# WHAT YOU ARE ASKED TO DO
Reproduce exactly the lines from the line with "mesh.set_sharp_from_angle(angle=math.radians(40))" through the line with "bpy.data.objects.remove(obj)", both included, and no other lines.

── INPUT MATERIAL

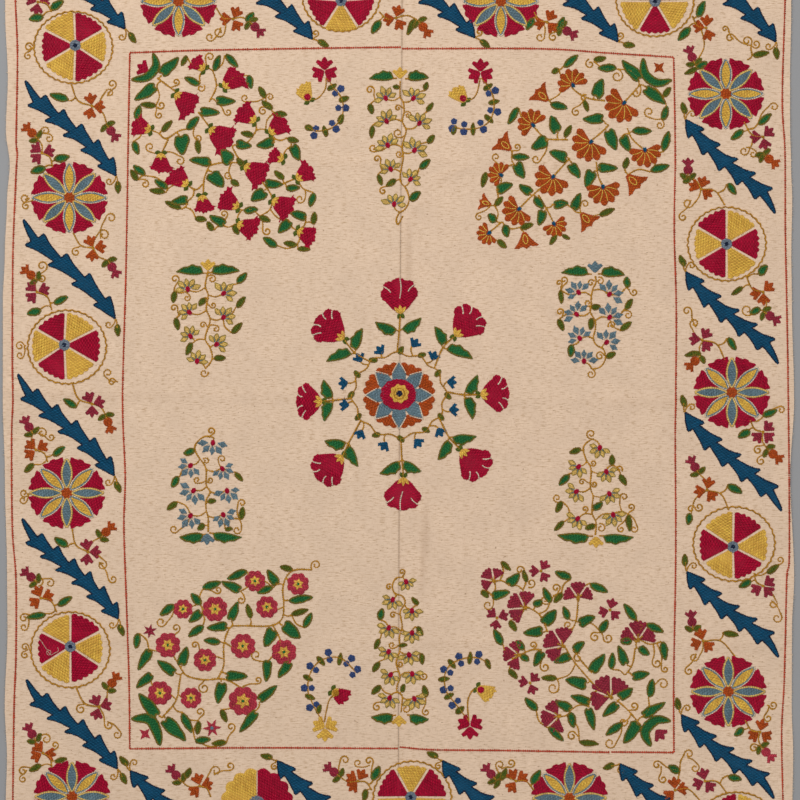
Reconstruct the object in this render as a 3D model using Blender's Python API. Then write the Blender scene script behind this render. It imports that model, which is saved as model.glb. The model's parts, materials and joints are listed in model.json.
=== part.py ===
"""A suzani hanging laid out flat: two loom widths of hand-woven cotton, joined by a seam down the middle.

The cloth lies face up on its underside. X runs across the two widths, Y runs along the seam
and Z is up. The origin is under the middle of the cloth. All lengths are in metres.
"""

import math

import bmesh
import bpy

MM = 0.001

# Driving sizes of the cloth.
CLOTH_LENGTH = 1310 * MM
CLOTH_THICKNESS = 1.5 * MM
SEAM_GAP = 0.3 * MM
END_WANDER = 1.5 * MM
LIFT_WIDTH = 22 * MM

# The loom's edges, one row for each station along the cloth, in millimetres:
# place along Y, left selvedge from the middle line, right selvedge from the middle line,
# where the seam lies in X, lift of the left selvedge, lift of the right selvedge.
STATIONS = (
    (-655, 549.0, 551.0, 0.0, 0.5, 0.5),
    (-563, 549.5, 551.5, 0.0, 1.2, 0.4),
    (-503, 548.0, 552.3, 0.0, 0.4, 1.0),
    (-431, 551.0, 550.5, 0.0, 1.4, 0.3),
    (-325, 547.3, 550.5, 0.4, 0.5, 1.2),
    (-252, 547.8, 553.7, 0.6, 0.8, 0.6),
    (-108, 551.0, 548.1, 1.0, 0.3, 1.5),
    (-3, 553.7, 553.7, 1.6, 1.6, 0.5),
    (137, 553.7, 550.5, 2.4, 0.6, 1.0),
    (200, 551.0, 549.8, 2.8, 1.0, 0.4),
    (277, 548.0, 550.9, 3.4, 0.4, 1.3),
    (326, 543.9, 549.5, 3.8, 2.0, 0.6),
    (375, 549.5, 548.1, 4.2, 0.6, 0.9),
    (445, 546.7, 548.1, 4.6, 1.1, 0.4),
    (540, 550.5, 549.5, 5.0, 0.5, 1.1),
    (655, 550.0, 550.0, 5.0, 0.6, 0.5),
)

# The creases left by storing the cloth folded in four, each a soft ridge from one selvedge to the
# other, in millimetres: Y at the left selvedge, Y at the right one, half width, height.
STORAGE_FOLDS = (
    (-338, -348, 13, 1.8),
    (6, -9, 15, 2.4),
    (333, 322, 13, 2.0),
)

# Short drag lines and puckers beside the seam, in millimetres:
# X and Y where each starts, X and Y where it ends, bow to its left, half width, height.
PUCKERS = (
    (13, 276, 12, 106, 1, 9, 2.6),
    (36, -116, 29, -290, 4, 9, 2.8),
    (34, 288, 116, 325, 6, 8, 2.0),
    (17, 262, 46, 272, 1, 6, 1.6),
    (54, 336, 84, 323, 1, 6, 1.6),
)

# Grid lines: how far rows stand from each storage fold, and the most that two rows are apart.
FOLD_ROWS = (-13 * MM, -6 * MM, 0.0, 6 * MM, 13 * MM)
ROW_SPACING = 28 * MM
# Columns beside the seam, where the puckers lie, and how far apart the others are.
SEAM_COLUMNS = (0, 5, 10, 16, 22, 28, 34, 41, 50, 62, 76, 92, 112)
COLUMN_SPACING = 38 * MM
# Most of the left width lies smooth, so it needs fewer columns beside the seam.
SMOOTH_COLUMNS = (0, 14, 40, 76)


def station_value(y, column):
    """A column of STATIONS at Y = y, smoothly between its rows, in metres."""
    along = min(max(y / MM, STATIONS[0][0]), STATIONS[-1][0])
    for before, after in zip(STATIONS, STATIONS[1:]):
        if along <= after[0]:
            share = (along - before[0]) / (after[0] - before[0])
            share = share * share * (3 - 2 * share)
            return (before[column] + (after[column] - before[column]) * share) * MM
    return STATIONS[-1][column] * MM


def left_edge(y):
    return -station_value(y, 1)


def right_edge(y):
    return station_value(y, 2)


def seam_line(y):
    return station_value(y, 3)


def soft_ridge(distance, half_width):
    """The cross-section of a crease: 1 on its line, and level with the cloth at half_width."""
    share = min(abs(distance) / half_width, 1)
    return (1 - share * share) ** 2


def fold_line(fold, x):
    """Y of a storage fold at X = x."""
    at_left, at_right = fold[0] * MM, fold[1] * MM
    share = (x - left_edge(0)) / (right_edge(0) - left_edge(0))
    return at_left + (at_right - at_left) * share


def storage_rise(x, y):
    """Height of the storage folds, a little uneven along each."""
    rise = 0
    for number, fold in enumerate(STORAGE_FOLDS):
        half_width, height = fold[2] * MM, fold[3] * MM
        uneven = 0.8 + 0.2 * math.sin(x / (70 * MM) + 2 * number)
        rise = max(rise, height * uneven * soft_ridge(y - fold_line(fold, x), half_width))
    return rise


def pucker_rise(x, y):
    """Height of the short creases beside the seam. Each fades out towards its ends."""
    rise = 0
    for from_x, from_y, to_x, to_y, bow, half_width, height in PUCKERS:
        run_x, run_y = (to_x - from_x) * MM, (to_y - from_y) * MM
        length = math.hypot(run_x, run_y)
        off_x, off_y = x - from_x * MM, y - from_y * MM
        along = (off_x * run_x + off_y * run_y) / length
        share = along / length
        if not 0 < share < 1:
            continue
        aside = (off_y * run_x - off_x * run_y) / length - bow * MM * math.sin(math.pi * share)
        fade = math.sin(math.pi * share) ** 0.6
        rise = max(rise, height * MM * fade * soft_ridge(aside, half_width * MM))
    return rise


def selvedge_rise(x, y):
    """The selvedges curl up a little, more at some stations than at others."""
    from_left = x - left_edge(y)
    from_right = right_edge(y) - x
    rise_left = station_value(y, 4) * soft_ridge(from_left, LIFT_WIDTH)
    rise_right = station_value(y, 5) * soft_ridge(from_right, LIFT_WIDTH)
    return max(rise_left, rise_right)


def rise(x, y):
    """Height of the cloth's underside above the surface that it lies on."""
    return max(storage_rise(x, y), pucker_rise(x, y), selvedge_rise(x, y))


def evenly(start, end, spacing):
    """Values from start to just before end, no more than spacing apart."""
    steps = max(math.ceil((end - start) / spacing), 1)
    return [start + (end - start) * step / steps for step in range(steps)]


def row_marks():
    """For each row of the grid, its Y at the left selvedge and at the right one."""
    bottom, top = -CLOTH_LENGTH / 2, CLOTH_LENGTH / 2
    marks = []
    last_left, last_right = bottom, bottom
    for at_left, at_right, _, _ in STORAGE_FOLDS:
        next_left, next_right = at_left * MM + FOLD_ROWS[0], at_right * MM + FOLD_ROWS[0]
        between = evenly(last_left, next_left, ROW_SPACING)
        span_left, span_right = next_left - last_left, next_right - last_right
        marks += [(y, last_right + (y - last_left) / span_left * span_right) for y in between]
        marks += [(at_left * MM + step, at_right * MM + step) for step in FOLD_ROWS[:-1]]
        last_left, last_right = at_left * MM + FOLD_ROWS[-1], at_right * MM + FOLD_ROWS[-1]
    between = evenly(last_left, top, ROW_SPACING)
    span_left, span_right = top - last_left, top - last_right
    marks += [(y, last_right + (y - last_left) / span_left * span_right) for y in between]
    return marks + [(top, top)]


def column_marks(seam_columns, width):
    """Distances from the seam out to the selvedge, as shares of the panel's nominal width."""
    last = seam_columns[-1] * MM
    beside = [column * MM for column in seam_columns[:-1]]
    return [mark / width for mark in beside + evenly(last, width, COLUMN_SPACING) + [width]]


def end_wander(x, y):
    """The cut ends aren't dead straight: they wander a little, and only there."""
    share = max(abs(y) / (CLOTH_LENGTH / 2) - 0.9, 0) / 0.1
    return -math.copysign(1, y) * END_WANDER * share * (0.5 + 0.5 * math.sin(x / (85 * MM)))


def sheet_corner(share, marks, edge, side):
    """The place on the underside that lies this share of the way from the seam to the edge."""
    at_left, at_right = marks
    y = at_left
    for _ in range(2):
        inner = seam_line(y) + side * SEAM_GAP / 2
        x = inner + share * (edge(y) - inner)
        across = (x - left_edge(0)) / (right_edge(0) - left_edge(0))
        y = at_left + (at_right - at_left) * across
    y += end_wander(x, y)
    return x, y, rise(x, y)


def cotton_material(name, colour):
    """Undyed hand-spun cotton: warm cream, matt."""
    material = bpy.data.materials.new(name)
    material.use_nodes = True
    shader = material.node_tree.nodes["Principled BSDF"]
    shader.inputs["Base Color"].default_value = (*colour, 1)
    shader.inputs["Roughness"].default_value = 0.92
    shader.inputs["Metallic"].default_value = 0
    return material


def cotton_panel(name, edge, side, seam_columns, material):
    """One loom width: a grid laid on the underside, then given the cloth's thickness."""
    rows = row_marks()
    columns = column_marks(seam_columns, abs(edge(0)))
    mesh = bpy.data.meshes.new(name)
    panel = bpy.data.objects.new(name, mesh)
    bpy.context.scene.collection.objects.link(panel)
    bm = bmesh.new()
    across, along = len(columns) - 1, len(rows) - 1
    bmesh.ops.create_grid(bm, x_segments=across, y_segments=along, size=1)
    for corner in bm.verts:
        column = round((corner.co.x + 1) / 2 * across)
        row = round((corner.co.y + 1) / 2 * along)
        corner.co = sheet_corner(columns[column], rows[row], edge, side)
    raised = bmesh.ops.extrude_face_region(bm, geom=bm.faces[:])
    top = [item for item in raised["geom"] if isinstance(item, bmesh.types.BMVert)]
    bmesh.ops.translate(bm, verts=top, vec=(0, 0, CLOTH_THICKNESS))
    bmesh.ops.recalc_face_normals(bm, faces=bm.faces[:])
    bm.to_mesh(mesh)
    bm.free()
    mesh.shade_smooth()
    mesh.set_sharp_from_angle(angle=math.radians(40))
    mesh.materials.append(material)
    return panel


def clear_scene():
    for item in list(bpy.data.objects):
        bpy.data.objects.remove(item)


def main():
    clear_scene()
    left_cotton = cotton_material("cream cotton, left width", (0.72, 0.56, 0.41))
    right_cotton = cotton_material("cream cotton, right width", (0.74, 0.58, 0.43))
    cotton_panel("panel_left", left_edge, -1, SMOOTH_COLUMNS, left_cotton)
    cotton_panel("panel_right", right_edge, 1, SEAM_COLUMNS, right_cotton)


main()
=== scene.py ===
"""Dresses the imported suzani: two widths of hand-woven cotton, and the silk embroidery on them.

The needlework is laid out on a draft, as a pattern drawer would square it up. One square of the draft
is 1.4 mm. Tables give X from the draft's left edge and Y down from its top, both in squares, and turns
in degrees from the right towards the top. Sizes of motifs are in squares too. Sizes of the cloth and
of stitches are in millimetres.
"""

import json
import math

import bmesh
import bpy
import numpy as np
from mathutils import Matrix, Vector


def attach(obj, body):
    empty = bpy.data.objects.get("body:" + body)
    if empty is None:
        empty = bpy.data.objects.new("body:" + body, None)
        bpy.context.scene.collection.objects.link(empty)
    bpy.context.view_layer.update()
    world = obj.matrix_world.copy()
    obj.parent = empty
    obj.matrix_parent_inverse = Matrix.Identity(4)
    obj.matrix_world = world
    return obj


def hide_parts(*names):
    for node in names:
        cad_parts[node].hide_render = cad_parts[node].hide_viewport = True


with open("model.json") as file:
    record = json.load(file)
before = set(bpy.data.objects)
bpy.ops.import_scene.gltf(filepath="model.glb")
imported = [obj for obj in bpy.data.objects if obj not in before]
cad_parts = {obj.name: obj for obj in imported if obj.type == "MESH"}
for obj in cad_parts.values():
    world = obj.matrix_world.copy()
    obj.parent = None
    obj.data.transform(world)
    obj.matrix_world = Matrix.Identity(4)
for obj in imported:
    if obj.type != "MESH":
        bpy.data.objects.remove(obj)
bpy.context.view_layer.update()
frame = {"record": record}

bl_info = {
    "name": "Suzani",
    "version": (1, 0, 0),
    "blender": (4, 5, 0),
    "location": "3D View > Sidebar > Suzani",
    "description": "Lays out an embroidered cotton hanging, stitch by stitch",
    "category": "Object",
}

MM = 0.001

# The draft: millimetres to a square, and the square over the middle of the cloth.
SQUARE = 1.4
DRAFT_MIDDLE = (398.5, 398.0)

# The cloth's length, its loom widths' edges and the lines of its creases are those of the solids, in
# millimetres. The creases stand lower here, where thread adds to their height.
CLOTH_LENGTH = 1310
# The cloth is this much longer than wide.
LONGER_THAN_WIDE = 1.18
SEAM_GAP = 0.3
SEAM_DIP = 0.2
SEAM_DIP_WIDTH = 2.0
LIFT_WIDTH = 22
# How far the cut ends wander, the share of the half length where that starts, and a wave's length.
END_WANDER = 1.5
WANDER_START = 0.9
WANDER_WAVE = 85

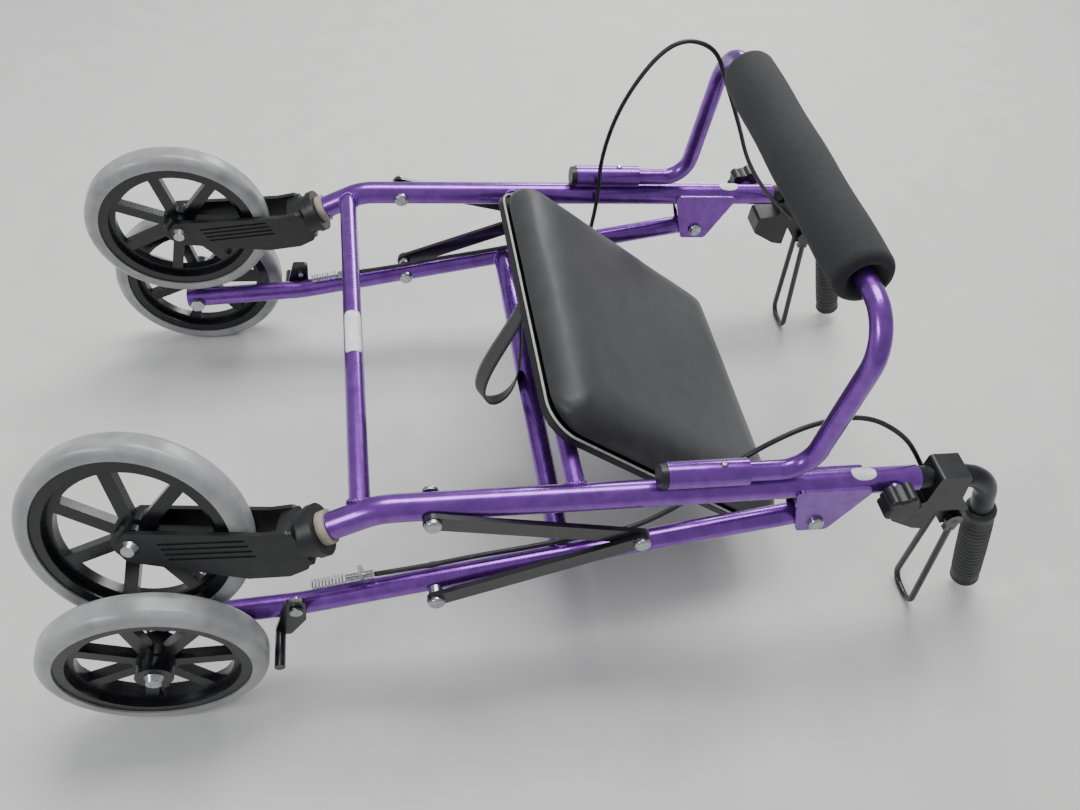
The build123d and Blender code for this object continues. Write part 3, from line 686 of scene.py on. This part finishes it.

────

# REPLY
    mesh.set_sharp_from_angle(angle=math.radians(40))
    mesh.materials.append(material)
    return panel


def clear_scene():
    for item in list(bpy.data.objects):
        bpy.data.objects.remove(item)


def main():
    clear_scene()
    left_cotton = cotton_material("cream cotton, left width", (0.72, 0.56, 0.41))
    right_cotton = cotton_material("cream cotton, right width", (0.74, 0.58, 0.43))
    cotton_panel("panel_left", left_edge, -1, SMOOTH_COLUMNS, left_cotton)
    cotton_panel("panel_right", right_edge, 1, SEAM_COLUMNS, right_cotton)


main()
=== scene.py ===
"""Dresses the imported suzani: two widths of hand-woven cotton, and the silk embroidery on them.

The needlework is laid out on a draft, as a pattern drawer would square it up. One square of the draft
is 1.4 mm. Tables give X from the draft's left edge and Y down from its top, both in squares, and turns
in degrees from the right towards the top. Sizes of motifs are in squares too. Sizes of the cloth and
of stitches are in millimetres.
"""

import json
import math

import bmesh
import bpy
import numpy as np
from mathutils import Matrix, Vector


def attach(obj, body):
    empty = bpy.data.objects.get("body:" + body)
    if empty is None:
        empty = bpy.data.objects.new("body:" + body, None)
        bpy.context.scene.collection.objects.link(empty)
    bpy.context.view_layer.update()
    world = obj.matrix_world.copy()
    obj.parent = empty
    obj.matrix_parent_inverse = Matrix.Identity(4)
    obj.matrix_world = world
    return obj


def hide_parts(*names):
    for node in names:
        cad_parts[node].hide_render = cad_parts[node].hide_viewport = True


with open("model.json") as file:
    record = json.load(file)
before = set(bpy.data.objects)
bpy.ops.import_scene.gltf(filepath="model.glb")
imported = [obj for obj in bpy.data.objects if obj not in before]
cad_parts = {obj.name: obj for obj in imported if obj.type == "MESH"}
for obj in cad_parts.values():
    world = obj.matrix_world.copy()
    obj.parent = None
    obj.data.transform(world)
    obj.matrix_world = Matrix.Identity(4)
for obj in imported:
    if obj.type != "MESH":
        bpy.data.objects.remove(obj)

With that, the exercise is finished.